Collected data entries
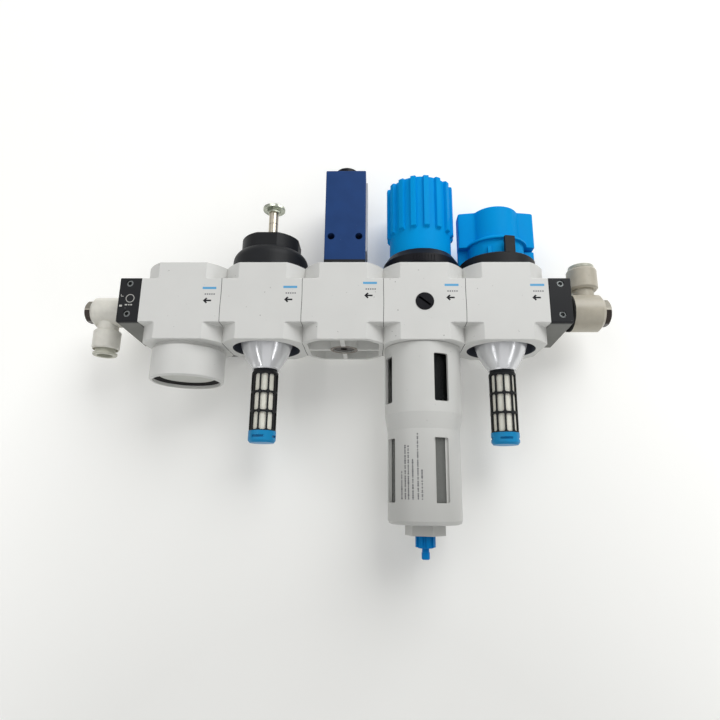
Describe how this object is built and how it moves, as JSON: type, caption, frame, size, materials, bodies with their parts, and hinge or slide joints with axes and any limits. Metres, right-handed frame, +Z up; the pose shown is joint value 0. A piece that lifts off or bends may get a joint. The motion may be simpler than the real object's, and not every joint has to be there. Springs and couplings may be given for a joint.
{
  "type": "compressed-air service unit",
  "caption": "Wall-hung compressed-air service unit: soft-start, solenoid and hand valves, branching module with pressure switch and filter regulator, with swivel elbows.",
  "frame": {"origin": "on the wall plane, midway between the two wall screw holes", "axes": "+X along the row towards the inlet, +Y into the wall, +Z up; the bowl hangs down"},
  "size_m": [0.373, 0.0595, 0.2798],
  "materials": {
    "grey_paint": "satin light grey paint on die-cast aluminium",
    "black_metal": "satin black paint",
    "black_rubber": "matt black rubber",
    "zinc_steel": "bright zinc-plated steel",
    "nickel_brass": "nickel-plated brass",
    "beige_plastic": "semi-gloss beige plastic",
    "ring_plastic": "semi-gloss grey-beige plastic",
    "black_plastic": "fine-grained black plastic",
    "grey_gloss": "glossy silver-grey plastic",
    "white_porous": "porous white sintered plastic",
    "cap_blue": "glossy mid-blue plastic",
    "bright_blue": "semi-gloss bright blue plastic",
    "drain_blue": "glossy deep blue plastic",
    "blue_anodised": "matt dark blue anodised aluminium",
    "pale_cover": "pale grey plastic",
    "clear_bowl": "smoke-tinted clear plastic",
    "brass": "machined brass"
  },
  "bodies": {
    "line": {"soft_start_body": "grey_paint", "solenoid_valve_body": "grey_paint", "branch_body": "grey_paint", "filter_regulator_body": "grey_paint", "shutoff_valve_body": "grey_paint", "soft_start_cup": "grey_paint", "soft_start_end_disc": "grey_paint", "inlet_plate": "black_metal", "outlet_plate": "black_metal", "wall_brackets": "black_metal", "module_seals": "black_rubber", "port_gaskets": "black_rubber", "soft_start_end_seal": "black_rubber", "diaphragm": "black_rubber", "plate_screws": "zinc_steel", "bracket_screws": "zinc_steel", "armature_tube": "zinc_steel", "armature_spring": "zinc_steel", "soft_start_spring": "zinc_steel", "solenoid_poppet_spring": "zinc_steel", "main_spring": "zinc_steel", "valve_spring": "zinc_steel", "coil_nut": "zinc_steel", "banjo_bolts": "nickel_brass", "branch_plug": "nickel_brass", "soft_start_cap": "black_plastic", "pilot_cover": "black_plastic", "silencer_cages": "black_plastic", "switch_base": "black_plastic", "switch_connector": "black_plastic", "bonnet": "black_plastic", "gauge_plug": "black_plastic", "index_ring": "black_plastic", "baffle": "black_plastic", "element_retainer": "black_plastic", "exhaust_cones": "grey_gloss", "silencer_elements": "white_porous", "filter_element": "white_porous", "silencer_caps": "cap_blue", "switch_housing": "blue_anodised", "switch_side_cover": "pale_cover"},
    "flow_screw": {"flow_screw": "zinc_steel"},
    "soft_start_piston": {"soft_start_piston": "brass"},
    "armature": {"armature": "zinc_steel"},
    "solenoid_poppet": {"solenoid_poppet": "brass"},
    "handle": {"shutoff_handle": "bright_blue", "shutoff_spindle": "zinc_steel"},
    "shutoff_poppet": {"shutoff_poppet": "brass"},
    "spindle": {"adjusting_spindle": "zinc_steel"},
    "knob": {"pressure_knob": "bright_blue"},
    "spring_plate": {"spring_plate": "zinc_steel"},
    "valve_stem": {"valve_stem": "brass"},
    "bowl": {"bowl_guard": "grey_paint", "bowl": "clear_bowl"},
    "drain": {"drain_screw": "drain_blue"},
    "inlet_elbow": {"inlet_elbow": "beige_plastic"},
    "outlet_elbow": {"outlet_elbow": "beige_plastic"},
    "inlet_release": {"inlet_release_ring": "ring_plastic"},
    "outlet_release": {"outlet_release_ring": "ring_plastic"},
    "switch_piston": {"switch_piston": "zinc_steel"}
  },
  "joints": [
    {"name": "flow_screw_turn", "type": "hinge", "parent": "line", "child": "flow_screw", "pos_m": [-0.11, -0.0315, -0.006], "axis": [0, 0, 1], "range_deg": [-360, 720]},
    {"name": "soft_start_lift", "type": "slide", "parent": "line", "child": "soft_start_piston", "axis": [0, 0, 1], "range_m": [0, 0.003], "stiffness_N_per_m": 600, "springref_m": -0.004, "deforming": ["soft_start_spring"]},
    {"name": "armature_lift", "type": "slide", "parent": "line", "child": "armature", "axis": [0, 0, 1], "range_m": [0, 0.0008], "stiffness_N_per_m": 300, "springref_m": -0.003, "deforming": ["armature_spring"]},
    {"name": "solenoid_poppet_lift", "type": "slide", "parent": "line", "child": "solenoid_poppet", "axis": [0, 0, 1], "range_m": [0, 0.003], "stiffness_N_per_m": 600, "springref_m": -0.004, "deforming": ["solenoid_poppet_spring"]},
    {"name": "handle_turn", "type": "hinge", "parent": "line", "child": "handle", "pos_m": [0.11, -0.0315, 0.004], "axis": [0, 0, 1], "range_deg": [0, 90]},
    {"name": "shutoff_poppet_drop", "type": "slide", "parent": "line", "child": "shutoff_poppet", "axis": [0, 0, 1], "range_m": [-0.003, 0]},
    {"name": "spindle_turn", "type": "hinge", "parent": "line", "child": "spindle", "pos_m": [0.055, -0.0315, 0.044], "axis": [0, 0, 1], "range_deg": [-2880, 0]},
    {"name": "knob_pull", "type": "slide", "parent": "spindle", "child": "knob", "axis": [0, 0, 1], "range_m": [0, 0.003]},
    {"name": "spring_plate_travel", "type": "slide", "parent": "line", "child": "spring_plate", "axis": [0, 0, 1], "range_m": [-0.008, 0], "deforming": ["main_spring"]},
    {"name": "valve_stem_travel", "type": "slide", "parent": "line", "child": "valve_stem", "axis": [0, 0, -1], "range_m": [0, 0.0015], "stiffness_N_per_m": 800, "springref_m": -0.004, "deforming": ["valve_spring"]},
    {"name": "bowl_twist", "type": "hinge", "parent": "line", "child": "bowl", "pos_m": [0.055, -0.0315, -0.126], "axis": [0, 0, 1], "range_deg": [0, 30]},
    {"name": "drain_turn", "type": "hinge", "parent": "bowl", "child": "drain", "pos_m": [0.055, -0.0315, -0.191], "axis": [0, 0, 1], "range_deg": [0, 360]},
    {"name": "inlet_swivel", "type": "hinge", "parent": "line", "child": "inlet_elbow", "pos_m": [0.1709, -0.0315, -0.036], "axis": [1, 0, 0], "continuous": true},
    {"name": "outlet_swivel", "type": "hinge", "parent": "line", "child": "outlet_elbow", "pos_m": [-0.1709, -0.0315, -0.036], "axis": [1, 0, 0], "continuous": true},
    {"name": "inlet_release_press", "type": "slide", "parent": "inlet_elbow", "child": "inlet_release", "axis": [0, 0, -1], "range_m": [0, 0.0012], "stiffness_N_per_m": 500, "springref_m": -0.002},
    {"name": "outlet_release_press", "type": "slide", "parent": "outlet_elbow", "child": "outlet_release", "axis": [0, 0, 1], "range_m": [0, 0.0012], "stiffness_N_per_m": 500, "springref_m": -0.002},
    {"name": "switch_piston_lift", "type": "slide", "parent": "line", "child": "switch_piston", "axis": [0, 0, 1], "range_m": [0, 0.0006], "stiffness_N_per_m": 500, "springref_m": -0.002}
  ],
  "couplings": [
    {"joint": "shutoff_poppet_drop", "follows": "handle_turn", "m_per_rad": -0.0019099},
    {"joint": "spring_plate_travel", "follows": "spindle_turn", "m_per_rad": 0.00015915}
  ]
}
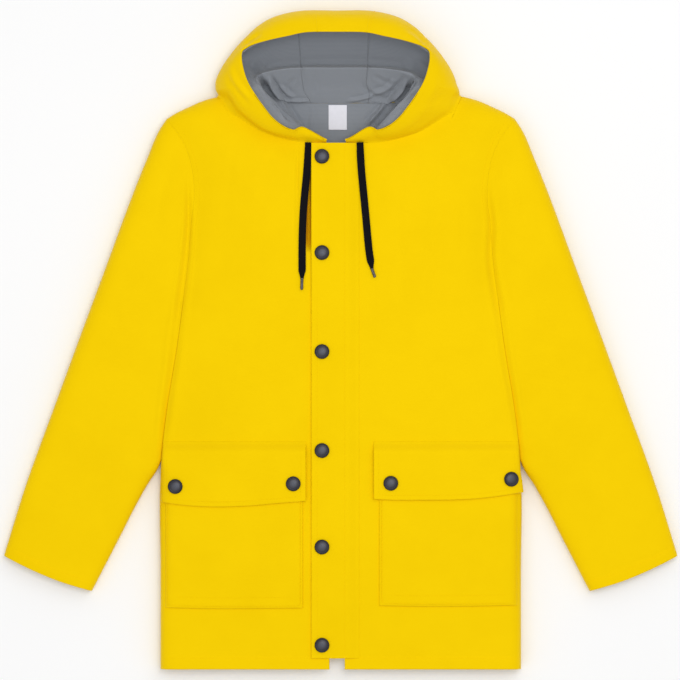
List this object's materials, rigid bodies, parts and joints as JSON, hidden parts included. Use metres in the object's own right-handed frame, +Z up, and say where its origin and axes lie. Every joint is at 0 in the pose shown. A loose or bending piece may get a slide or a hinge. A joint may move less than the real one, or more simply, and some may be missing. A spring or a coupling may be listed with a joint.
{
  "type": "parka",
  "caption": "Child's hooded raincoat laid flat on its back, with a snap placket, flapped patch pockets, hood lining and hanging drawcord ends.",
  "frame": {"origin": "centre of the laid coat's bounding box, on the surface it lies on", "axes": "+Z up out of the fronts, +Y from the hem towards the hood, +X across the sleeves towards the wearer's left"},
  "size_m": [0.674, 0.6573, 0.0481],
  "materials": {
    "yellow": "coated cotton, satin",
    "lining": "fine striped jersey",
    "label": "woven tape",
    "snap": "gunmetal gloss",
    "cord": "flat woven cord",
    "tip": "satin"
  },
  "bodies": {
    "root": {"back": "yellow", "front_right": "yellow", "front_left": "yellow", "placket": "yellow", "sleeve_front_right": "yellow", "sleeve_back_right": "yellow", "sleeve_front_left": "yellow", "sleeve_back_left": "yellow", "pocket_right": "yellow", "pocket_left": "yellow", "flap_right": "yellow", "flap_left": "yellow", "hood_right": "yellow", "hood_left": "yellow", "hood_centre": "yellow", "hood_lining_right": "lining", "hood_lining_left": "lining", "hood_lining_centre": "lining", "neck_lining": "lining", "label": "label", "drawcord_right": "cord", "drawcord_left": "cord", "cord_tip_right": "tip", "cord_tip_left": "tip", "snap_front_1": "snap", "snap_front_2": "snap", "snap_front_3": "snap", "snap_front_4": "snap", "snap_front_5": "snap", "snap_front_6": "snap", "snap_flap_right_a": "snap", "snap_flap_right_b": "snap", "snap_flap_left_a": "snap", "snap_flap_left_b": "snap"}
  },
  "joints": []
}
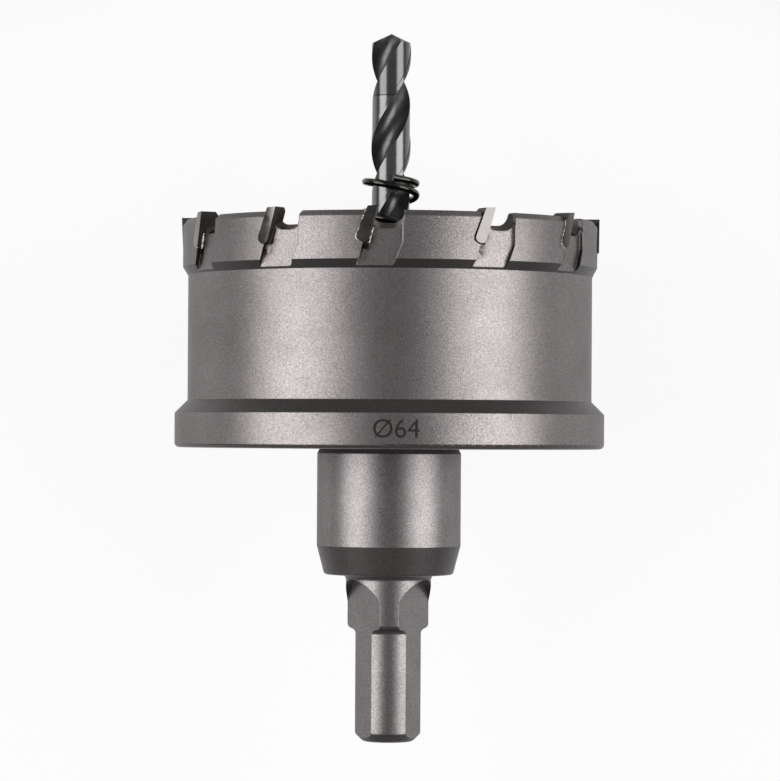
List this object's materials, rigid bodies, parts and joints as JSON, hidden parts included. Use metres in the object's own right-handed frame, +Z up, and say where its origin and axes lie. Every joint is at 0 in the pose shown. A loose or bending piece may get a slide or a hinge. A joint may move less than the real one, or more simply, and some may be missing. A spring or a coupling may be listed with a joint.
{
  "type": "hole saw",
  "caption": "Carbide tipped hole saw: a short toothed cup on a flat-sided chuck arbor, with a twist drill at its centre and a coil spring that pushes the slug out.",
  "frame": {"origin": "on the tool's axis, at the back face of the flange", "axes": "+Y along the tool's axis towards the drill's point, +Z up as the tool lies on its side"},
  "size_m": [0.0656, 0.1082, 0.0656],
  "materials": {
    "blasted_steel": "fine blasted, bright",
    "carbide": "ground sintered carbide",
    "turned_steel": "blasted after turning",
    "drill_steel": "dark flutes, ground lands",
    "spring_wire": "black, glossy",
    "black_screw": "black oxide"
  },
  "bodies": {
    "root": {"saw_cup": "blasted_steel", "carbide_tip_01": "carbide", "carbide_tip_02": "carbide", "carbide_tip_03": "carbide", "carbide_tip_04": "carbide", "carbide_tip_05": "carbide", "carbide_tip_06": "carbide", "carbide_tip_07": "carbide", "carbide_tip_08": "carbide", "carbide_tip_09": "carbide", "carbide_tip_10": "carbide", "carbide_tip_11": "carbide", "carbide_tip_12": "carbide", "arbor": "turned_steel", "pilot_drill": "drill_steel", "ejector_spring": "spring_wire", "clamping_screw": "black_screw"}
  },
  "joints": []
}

TASK REQUIREMENTS
Which lines contain "that"? Show each of them.

WRITTEN ANSWER
Describe how this object is built and how it moves, as JSON: type, caption, frame, size, materials, bodies with their parts, and hinge or slide joints with axes and any limits. Metres, right-handed frame, +Z up; the pose shown is joint value 0. A piece that lifts off or bends may get a joint. The motion may be simpler than the real object's, and not every joint has to be there. Springs and couplings may be given for a joint.
  "caption": "Carbide tipped hole saw: a short toothed cup on a flat-sided chuck arbor, with a twist drill at its centre and a coil spring that pushes the slug out.",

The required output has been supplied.